▶ [Do this]: Everything from the line with "Model this object in build123d, one" through the line with "frame, in millimetres." should be repeated exactly, both of those lines included, and nothing else.

▶ [Material provided]:
----

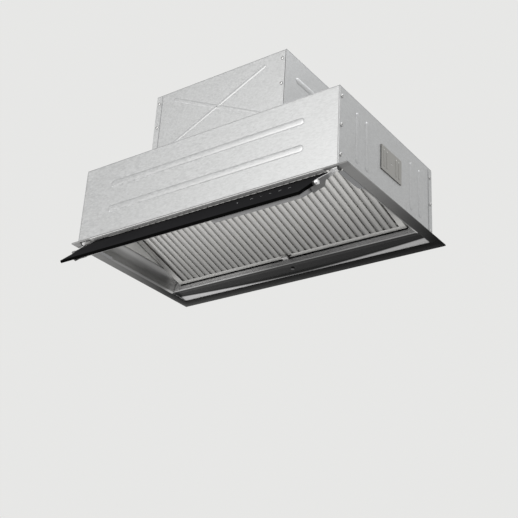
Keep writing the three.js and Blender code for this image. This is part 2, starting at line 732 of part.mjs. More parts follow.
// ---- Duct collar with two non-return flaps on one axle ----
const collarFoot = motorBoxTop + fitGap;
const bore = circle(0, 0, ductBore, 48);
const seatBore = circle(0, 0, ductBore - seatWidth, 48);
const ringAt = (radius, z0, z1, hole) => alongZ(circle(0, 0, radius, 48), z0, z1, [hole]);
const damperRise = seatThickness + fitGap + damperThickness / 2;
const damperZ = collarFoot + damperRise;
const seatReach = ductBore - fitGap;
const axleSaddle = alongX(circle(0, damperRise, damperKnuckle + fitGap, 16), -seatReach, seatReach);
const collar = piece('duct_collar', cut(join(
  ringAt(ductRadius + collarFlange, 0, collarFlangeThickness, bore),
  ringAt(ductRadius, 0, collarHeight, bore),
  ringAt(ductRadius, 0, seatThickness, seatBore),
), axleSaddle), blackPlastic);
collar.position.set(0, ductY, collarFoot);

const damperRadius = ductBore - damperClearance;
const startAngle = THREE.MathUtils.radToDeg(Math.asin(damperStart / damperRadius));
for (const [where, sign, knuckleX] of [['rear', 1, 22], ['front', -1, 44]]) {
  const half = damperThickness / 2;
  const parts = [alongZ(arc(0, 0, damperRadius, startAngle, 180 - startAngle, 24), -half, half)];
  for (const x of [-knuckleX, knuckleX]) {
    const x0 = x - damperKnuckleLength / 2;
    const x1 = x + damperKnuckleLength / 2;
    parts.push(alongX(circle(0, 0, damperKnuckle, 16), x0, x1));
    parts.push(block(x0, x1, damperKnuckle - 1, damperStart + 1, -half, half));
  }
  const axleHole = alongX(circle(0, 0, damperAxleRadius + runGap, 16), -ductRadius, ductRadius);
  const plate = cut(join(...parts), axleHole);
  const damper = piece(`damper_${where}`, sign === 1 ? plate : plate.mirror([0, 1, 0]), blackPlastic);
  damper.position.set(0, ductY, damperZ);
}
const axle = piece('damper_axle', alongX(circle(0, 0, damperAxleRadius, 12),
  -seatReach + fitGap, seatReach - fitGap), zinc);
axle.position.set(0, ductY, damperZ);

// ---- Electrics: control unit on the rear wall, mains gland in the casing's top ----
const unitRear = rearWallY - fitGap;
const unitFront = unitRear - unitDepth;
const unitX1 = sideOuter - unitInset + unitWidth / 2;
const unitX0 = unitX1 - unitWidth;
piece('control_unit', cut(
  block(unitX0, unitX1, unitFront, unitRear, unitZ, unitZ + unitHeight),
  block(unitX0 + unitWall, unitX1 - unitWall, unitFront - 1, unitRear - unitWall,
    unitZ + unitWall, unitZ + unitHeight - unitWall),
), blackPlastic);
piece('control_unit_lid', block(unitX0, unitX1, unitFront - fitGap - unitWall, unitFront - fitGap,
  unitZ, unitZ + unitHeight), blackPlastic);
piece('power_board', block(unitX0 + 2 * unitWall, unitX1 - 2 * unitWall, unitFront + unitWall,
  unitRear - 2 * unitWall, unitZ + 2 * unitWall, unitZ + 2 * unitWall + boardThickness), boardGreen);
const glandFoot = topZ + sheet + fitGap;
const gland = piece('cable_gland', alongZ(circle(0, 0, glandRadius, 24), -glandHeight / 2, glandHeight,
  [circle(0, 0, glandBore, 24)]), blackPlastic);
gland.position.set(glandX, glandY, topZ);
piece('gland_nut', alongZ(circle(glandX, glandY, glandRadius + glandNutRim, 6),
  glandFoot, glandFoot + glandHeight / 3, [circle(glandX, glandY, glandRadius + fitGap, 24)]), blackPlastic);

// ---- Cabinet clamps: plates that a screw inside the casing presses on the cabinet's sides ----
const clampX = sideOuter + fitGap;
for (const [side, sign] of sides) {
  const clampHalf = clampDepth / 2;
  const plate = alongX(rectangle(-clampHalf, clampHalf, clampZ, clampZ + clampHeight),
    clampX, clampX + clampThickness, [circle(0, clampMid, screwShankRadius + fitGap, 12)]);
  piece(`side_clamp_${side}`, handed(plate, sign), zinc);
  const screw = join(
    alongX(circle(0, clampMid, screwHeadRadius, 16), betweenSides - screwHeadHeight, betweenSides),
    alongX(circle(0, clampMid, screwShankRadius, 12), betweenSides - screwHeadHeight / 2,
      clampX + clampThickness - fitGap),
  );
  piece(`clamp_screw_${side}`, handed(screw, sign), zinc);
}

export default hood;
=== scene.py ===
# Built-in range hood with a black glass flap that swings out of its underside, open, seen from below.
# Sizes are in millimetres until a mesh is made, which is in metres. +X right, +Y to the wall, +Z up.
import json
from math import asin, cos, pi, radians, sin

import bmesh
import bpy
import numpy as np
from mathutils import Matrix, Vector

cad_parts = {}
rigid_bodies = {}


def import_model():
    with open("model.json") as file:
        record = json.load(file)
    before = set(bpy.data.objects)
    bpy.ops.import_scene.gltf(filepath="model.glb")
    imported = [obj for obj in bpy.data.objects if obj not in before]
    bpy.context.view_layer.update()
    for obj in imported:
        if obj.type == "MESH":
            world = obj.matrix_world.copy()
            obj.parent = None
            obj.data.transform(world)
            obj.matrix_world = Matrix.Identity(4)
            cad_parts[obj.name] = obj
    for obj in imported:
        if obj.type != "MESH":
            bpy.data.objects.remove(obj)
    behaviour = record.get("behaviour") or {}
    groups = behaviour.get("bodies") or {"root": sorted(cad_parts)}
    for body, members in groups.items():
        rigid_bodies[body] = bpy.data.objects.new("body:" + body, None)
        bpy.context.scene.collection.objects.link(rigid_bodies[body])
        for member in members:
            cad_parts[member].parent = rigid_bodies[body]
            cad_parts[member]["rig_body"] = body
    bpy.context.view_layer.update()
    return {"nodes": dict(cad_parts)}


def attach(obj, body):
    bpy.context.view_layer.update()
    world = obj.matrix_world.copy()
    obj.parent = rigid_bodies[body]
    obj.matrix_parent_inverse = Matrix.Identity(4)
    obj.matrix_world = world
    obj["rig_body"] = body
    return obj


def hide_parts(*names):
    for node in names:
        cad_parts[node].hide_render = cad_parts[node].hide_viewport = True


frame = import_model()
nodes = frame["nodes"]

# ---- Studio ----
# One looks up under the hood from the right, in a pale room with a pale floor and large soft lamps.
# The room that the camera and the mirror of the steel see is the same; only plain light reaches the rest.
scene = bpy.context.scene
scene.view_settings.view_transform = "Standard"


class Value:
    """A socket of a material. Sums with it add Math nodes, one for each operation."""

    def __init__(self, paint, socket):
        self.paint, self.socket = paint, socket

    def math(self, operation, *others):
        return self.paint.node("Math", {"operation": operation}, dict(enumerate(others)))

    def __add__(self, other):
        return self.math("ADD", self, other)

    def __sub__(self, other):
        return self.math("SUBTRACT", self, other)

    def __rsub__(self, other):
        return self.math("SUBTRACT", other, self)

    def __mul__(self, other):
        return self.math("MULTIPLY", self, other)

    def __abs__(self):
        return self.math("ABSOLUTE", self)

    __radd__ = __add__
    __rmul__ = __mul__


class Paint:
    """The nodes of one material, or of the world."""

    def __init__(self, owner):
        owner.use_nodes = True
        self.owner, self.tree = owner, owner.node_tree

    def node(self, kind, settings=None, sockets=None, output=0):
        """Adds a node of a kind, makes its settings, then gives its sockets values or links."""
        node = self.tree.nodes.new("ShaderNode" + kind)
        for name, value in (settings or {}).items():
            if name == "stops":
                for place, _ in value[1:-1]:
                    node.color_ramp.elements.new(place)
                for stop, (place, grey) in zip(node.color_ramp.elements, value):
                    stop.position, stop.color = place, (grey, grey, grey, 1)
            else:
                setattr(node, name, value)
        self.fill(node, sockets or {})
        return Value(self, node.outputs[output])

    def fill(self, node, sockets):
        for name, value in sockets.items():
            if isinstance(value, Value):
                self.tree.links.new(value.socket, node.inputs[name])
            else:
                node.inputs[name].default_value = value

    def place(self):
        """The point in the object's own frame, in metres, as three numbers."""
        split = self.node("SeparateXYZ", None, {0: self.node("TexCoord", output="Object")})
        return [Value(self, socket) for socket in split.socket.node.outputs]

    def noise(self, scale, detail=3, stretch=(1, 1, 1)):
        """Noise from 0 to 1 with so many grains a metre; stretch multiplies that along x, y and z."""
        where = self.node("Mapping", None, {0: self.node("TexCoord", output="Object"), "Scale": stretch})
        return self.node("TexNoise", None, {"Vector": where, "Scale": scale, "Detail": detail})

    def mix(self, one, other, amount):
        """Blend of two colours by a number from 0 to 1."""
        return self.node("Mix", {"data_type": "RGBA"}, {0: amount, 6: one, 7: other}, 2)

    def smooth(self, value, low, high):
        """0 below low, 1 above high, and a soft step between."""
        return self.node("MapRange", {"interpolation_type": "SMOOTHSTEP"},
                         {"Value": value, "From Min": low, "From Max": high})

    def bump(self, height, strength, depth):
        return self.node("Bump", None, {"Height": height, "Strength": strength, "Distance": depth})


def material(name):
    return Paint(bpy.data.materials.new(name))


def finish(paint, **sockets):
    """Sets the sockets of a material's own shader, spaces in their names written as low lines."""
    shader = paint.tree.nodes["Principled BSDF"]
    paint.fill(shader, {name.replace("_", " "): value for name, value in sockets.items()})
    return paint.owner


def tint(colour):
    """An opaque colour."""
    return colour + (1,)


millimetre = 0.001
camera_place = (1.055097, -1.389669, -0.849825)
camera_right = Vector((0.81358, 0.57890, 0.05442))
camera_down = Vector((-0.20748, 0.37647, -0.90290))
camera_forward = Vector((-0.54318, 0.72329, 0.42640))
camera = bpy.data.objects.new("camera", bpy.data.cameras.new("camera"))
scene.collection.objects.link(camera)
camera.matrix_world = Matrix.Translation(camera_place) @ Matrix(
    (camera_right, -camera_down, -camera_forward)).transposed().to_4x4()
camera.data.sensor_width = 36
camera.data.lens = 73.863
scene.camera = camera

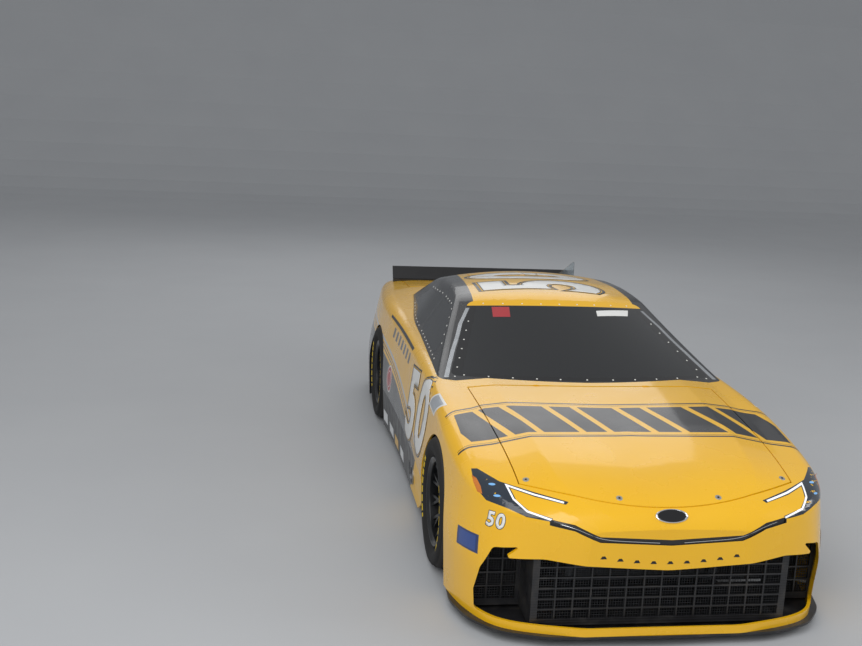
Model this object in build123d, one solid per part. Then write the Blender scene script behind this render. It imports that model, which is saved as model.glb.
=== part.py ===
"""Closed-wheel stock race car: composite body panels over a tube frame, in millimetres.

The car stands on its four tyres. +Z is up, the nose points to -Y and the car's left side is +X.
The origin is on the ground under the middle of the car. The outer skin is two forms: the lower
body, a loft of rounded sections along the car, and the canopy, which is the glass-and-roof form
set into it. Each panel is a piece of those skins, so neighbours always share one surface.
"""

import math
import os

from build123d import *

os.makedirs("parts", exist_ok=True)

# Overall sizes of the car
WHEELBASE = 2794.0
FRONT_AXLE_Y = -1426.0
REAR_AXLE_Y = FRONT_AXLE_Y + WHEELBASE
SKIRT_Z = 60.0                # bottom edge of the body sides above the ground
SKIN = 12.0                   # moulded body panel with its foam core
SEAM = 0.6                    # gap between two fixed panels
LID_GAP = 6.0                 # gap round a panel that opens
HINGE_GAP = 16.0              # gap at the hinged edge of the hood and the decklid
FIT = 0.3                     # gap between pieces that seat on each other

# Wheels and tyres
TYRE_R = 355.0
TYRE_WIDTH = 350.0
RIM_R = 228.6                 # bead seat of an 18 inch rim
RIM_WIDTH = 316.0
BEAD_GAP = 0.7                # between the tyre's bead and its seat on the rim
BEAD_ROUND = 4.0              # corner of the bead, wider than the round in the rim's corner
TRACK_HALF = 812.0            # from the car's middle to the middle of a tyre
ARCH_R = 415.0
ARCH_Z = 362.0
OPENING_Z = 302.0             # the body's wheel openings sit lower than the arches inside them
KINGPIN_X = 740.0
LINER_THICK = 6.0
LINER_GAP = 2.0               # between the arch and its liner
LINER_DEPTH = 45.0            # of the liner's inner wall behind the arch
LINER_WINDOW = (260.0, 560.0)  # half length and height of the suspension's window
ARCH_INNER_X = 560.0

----

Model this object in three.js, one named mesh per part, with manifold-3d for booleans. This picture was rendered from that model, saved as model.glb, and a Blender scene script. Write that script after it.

----

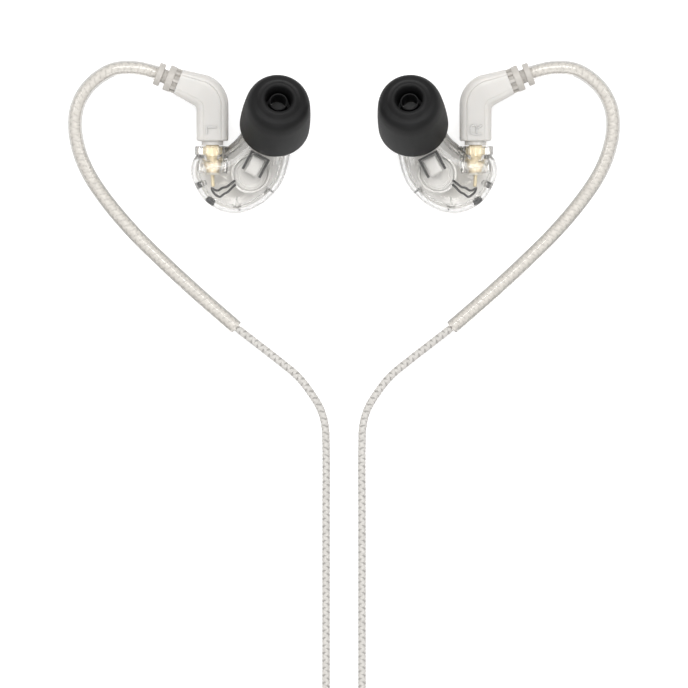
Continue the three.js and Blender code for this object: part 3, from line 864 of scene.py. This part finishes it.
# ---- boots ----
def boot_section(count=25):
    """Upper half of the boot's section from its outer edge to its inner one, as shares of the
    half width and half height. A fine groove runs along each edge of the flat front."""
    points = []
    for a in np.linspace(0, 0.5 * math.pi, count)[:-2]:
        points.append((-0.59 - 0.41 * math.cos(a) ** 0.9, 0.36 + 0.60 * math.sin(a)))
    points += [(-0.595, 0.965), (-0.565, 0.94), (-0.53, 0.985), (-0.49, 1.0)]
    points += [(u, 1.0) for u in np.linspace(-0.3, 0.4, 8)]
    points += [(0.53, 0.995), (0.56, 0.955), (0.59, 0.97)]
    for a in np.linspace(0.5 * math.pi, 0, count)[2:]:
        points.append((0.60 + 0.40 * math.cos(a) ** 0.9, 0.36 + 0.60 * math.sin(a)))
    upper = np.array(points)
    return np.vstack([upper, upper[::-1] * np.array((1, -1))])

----

▶ [Problem solution]:
Model this object in build123d, one solid per part. Then write the Blender scene script behind this render. It imports that model, which is saved as model.glb.
=== part.py ===
"""Closed-wheel stock race car: composite body panels over a tube frame, in millimetres.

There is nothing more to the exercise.